Added this little bugger right here and DKIM begins to work again. Ill see to filing out a PR for this main tree that isn't from my crazy fork of debugging and re-writing everything. Now to just test that I can receive emails from those weird email addresses without crashing.

Flolagale commented 8 years ago

Awesome work! Indeed we moved to smtp-server to be able to use recent node versions, but while it solves problems on the smtp side, it introduced a lot of instability. I'll have a look at your rewrite while waiting for your pr! Thanks!

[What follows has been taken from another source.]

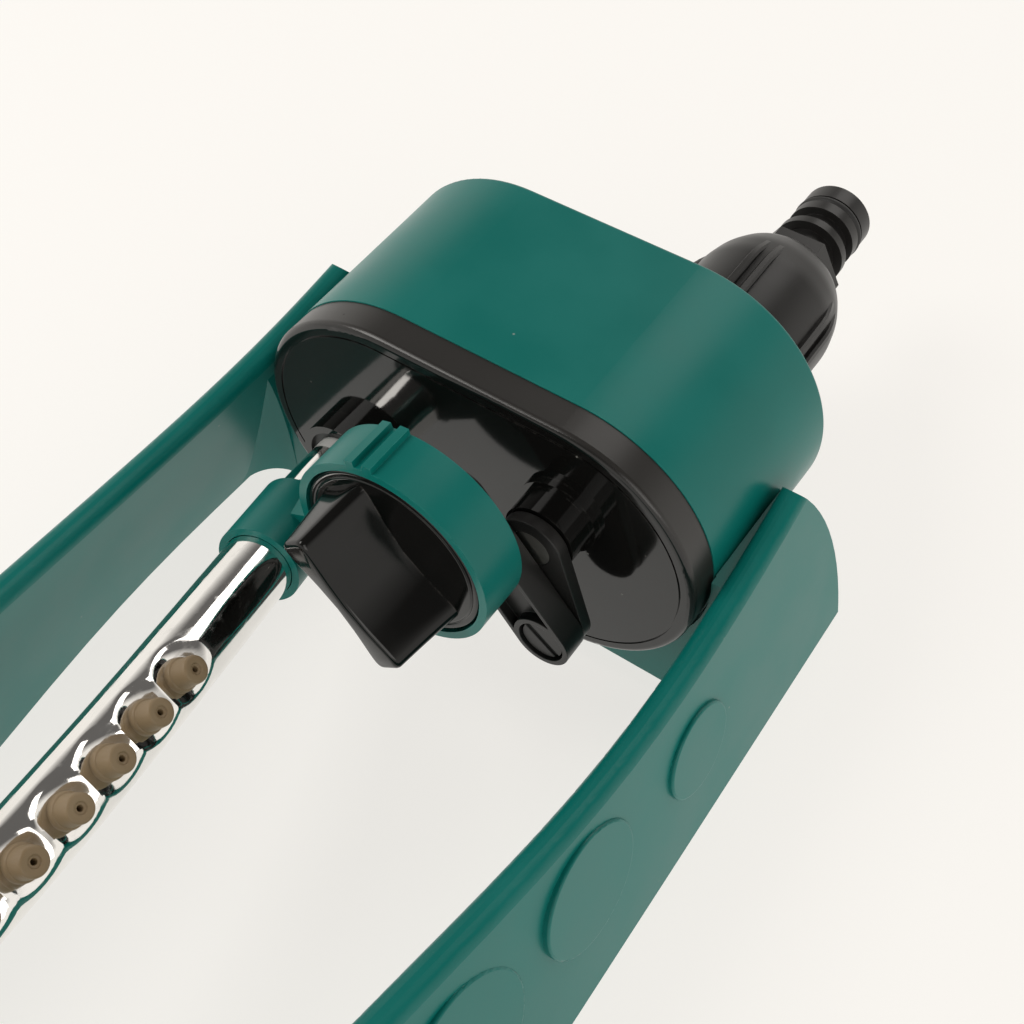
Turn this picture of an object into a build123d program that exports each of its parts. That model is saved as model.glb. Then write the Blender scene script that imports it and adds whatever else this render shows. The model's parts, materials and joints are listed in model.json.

Flolagale commented 8 years ago

Hey @hellsan631, I like how you extracted all these actions inside MailinReport. It is much more maintainable and testable like this. Mailin really needs a hardening phase since version 3.0.0 and I would love to take this opportunity now. If I create a hardening branch, would you mind opening a PR directly to this branch? Then we could iterate on this PR until it is fully mergeable, becoming mailin 3.1.0.

hellsan631 commented 8 years ago

Sure. do you want my rewrite then? One of the things I was going to start focusing on (and yea, the reason why I extracted those actions) was to test everything thoroughly.